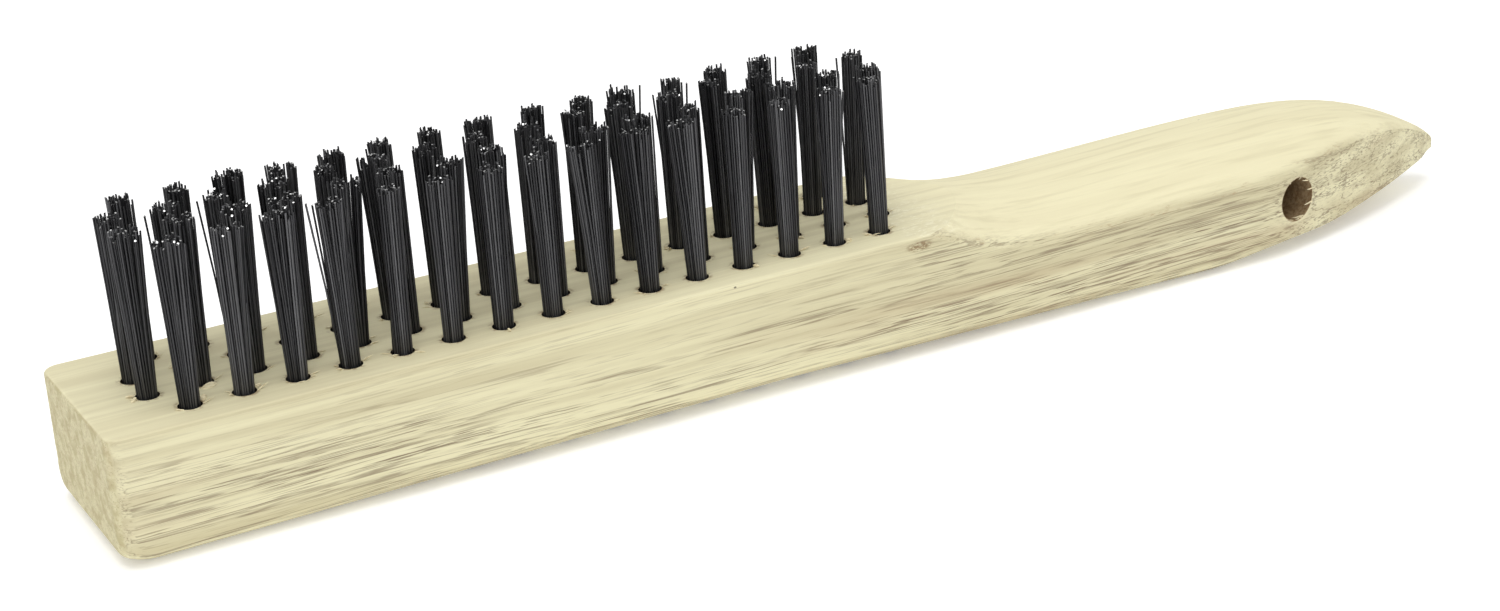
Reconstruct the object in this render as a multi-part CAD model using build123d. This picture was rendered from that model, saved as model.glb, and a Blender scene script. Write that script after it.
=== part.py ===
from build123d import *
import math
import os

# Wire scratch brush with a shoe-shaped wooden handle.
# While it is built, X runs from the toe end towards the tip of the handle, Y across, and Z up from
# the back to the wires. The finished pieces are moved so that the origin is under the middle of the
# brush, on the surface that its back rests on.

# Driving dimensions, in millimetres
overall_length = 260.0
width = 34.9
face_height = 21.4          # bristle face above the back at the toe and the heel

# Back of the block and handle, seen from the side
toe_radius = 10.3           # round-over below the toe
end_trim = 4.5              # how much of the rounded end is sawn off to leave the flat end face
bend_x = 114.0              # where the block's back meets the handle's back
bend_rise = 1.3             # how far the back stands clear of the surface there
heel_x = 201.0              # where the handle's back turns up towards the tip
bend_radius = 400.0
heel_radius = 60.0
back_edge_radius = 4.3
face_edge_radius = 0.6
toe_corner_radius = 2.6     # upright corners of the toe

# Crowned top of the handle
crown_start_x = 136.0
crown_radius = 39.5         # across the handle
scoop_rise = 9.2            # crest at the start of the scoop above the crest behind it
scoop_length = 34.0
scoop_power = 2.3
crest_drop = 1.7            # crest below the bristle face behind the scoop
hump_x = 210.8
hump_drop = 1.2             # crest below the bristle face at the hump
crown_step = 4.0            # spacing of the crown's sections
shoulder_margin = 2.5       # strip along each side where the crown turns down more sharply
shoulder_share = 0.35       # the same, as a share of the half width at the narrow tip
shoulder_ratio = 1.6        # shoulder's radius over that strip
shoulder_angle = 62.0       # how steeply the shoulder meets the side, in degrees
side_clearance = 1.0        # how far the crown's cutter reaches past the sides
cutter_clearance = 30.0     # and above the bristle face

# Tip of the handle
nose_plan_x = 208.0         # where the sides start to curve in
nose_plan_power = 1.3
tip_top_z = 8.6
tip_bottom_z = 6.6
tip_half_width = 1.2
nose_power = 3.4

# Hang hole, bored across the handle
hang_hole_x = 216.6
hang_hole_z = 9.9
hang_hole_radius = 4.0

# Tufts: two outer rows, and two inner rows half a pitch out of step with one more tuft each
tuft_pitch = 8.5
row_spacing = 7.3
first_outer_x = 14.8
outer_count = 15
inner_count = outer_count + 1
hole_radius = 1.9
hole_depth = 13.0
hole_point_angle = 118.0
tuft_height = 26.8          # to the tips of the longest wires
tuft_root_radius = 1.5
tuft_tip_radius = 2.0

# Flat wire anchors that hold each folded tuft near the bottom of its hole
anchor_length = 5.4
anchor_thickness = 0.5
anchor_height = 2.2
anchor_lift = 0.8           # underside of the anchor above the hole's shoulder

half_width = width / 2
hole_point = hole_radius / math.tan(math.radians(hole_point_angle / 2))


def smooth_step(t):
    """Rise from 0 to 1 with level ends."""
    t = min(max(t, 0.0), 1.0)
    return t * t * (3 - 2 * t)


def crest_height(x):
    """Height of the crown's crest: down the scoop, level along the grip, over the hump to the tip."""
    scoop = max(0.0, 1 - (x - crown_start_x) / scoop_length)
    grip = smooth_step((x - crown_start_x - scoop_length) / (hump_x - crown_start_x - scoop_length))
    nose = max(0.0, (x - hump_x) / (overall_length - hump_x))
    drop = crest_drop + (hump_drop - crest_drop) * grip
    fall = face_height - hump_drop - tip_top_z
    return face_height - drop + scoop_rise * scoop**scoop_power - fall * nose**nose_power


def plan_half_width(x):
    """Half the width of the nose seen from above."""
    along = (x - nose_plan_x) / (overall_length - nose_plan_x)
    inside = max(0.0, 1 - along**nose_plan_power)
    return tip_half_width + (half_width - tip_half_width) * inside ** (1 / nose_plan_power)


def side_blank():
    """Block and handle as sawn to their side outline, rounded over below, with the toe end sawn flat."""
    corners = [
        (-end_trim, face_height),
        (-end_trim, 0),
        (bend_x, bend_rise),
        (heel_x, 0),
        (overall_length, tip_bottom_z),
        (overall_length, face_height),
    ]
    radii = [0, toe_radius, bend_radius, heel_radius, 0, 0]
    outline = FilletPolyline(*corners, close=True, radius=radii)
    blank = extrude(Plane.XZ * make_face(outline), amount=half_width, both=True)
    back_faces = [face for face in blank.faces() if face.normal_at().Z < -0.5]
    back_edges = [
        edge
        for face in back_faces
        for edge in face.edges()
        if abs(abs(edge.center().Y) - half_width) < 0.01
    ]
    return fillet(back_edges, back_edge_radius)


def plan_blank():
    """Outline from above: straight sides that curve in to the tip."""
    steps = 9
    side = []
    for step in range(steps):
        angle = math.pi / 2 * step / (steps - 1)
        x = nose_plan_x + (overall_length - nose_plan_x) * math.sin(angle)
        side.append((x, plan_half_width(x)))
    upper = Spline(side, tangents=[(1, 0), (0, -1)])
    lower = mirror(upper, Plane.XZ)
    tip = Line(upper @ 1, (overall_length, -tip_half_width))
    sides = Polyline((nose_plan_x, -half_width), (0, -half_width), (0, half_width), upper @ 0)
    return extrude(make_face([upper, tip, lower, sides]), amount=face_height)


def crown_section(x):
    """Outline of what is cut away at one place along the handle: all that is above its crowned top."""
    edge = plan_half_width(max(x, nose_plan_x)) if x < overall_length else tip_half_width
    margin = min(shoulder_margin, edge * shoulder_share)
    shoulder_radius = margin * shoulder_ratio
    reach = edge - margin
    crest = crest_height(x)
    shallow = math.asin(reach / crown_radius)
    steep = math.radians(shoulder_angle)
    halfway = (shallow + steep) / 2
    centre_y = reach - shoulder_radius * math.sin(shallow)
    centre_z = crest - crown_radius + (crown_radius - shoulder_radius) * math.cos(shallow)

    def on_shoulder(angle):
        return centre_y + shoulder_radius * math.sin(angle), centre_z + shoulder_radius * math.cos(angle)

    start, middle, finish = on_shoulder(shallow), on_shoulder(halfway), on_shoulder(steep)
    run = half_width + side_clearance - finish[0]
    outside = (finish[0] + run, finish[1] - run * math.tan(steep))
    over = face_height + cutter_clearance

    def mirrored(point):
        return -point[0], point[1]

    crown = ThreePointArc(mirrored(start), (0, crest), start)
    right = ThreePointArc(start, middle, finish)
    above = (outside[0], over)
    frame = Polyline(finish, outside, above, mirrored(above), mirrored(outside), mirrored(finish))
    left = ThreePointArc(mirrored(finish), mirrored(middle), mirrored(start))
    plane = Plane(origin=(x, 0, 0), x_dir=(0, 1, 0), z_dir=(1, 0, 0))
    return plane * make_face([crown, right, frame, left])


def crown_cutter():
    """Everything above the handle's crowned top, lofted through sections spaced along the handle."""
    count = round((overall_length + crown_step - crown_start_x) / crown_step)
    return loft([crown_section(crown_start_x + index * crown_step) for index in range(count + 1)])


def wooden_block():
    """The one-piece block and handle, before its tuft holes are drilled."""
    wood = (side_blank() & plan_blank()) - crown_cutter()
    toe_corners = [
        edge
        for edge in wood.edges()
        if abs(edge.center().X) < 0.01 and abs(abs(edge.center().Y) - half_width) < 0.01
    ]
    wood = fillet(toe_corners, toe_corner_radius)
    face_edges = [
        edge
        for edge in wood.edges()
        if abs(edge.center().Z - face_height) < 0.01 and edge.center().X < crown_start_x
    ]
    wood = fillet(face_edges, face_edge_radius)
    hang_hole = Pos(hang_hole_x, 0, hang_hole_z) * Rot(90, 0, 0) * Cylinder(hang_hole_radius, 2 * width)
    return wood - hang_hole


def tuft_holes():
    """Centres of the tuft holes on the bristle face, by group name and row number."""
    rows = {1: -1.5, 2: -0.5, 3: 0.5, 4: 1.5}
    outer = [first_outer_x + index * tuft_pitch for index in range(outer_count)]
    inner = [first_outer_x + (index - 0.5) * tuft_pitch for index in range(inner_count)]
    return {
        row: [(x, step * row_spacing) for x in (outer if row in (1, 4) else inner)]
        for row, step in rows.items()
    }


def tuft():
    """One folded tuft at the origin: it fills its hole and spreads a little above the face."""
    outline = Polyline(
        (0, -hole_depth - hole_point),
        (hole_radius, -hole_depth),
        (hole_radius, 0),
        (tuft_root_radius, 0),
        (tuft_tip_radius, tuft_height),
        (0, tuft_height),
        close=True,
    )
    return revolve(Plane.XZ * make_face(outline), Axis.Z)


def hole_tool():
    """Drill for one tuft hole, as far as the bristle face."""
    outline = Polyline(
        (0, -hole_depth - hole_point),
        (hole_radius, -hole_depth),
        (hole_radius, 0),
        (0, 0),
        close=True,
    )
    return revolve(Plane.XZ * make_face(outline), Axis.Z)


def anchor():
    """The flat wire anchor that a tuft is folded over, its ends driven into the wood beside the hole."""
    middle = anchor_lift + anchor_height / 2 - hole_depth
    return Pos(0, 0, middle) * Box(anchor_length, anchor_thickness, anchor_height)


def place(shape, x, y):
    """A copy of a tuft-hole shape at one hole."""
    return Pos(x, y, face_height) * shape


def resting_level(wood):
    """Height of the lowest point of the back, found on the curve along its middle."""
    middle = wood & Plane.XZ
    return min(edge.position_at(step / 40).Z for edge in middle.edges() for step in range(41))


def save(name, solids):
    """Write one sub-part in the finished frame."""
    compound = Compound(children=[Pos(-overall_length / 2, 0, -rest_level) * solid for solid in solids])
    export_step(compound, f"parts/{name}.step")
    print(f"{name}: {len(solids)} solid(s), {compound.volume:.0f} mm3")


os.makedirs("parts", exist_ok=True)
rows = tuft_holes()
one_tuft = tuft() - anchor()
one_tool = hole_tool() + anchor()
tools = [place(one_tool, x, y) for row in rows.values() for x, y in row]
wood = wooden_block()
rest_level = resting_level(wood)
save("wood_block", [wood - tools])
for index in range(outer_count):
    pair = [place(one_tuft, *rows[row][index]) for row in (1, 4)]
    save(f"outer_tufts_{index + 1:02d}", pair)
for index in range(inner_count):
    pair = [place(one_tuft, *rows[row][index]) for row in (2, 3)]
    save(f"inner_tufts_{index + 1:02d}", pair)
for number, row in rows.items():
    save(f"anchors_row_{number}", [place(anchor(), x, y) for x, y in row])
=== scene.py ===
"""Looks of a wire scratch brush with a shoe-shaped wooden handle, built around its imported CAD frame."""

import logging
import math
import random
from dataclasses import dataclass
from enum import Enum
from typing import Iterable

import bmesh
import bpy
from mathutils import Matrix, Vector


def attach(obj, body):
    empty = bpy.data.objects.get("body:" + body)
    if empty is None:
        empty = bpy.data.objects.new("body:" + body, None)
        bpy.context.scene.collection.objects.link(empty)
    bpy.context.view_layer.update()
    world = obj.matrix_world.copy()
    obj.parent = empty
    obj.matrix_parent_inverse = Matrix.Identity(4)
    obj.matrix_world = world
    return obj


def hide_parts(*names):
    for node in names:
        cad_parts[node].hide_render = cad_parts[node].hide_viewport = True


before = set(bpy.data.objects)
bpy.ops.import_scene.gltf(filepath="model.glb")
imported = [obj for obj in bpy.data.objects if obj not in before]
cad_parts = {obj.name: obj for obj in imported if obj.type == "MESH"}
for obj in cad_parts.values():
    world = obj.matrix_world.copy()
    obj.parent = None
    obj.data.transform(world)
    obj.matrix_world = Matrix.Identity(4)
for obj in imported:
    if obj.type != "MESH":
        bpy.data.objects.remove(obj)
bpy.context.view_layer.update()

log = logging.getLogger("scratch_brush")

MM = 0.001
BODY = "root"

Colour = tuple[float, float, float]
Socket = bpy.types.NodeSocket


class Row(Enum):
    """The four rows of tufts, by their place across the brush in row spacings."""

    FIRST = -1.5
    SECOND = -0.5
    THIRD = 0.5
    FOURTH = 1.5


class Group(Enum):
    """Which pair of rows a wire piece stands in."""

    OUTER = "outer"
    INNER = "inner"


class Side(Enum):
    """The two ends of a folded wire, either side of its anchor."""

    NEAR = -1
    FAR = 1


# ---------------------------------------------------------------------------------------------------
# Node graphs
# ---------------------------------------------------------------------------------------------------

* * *

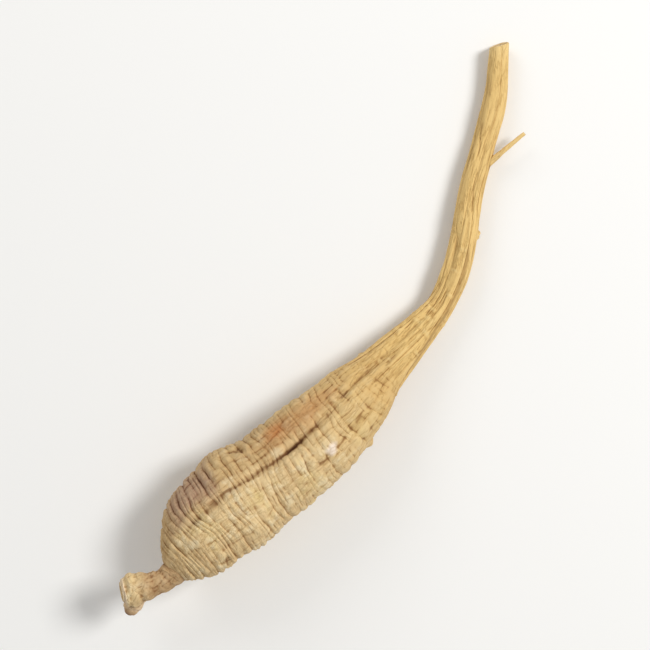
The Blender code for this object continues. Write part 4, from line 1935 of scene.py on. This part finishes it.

◆ What you should do ◆
From the line with "[wood - tools])" through the line with "from mathutils import Matrix, Vector", repeat every line exactly, both ends included, and nothing outside that range.

◆ Reply to the exercise ◆
save("wood_block", [wood - tools])
for index in range(outer_count):
    pair = [place(one_tuft, *rows[row][index]) for row in (1, 4)]
    save(f"outer_tufts_{index + 1:02d}", pair)
for index in range(inner_count):
    pair = [place(one_tuft, *rows[row][index]) for row in (2, 3)]
    save(f"inner_tufts_{index + 1:02d}", pair)
for number, row in rows.items():
    save(f"anchors_row_{number}", [place(anchor(), x, y) for x, y in row])
=== scene.py ===
"""Looks of a wire scratch brush with a shoe-shaped wooden handle, built around its imported CAD frame."""

import logging
import math
import random
from dataclasses import dataclass
from enum import Enum
from typing import Iterable

import bmesh
import bpy
from mathutils import Matrix, Vector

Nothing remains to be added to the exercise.